A common issue when pipelining functions is the following message:

INFO: [SCHED 204-61] Pipelining loop 'SUM_LOOP'.
WARNING: [SCHED 204-69] Unable to schedule 'load' operation ('mem_load_2', 
bottleneck.c:62) on array 'mem' due to limited memory ports.
WARNING: [SCHED 204-69] The resource limit of core:RAM:mem:p0 is 1, current 
WARNING: [SCHED 204-69]     'load' operation ('mem_load', bottleneck.c:62) on array 
WARNING: [SCHED 204-69] The resource limit of core:RAM:mem:p1 is 1, current 
WARNING: [SCHED 204-69]     'load' operation ('mem_load_1', bottleneck.c:62) on array 
INFO: [SCHED 204-61] Pipelining result: Target II: 1, Final II: 2, Depth: 3.
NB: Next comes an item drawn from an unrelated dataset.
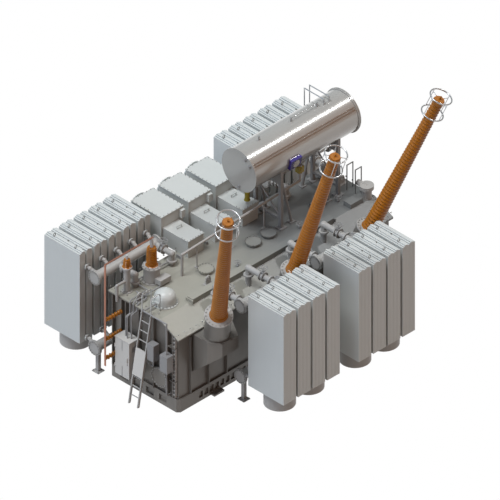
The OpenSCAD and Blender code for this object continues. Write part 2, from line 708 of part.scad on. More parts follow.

In this example, Vitis HLS states it cannot reach the specified initiation interval (II) of 1 because it cannot schedule a load (read) operation (mem_load_2) onto the memory because of limited memory ports. The above message notes that the resource limit for "core:RAM:mem:p0 is 1" which is used by the operation mem_load on line 62. The second port of the block RAM also only has 1 resource, which is also used by operation mem_load_1. Due to this memory port contention, Vitis HLS reports a final II of 2 instead of the desired 1.

This issue is typically caused by arrays. Arrays that are not interfaces to the top-level function are implemented as block RAM which has a maximum of two data ports. This can limit the throughput of a read/write (or load/store) intensive algorithm. The bandwidth can be improved by splitting the array (a single block RAM resource) into multiple smaller arrays (multiple block RAMs), effectively increasing the number of ports.
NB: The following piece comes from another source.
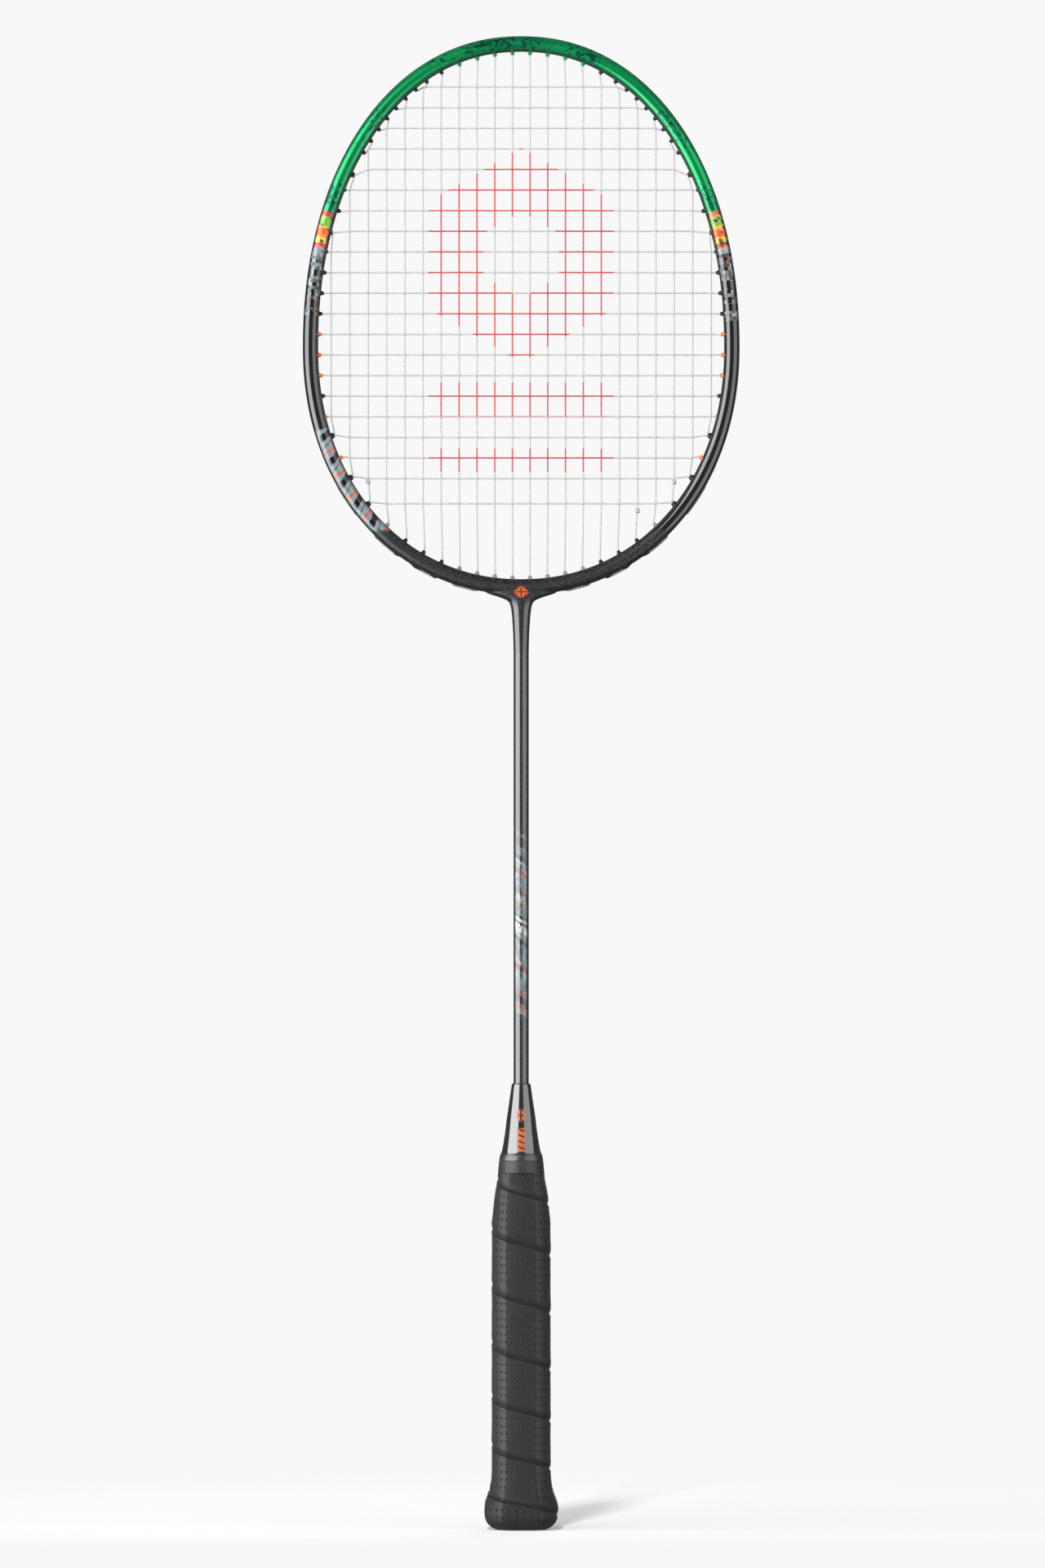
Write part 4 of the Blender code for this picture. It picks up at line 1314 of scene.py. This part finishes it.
print("floor", round(UNDER / MM, 1), "mm under the butt")

# %% [markdown]
# Two tall soft panels, one each side of the camera, draw the long highlights down the shaft and the tube.
# A weaker one behind lights the floor, and a small one high in front throws the short shadow behind the
# butt. Those two are kept out of reflections, where they would show as bright spots.

# %% Lights
RACKET_MIDDLE = 0.34


def panel(name, bearing, far, wide, tall, watts, height=RACKET_MIDDLE):
    """An area light that faces the racket. Its bearing is in degrees from the front, to the right."""
    light = bpy.data.lights.new(name, "AREA")
    light.shape = "RECTANGLE"
    light.size, light.size_y, light.energy = wide, tall, watts
    lamp = bpy.data.objects.new(name, light)
    bpy.context.collection.objects.link(lamp)
    angle = math.radians(bearing)
    lamp.location = (far * math.sin(angle), -far * math.cos(angle), height)
    aim = Vector((0, 0, RACKET_MIDDLE)) - lamp.location
    lamp.rotation_euler = aim.to_track_quat("-Z", "Y").to_euler()
    lamp.visible_camera = False
    return lamp


panel("left_panel", -57, 1.6, 2.2, 2.4, 50)
panel("right_panel", 53, 1.6, 1.9, 2.4, 15)
rear = panel("back_panel", 165, 1.8, 1.4, 1.6, 26)
rear.visible_glossy = False
key = panel("key_light", -12, 2.0, 0.26, 0.26, 60, 2.0)
key.visible_glossy = False
print("lights", len(bpy.data.lights))

# %% [markdown]
# The camera looks straight at the front from five metres away through a long lens, so nothing looks
# foreshortened. The lens is worked out from the racket's height and the margin left round it.

# %% Camera
lens = bpy.data.cameras.new("camera")
lens.sensor_fit = "VERTICAL"
lens.sensor_height = 36.0
FAR = 5.0
MARGIN = 0.7091 / 0.675
FRAME_TALL = (cad_box[1][2] - cad_box[0][2]) * MARGIN
lens.lens = lens.sensor_height * FAR / FRAME_TALL
lens.clip_end = 50
camera = bpy.data.objects.new("camera", lens)
bpy.context.collection.objects.link(camera)
camera.location = (0.0006, -FAR, 0.3368)
camera.rotation_euler = (math.radians(90), 0, 0)
scene.camera = camera
print("lens", round(lens.lens, 1), "mm")

# %% [markdown]
# Last, the view layer is brought up to date.

# %% Finish
bpy.context.view_layer.update()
Arrays are partitioned using the ARRAY_PARTITION directive. Vitis HLS provides three types of array partitioning, as shown in the following figure. The three styles of partitioning are:

The original array is split into equally sized blocks of consecutive elements of the original array.
The original array is split into equally sized blocks interleaving the elements of the original array.
The default operation is to split the array into its individual elements. This corresponds to resolving a memory into registers.
Figure 1. Array Partitioning

For block and cyclic partitioning the factor option specifies the number of arrays that are created. In the preceding figure, a factor of 2 is used, that is, the array is divided into two smaller arrays. If the number of elements in the array is not an integer multiple of the factor, the final array has fewer elements.

When partitioning multi-dimensional arrays, the dimension option is used to specify which dimension is partitioned. The following figure shows how the dimension option is used to partition the following example code:

void foo (...) {
 int  my_array[10][6][4];

The examples in the figure demonstrate how partitioning dimension 3 results in 4 separate arrays and partitioning dimension 1 results in 10 separate arrays. If zero is specified as the dimension, all dimensions are partitioned.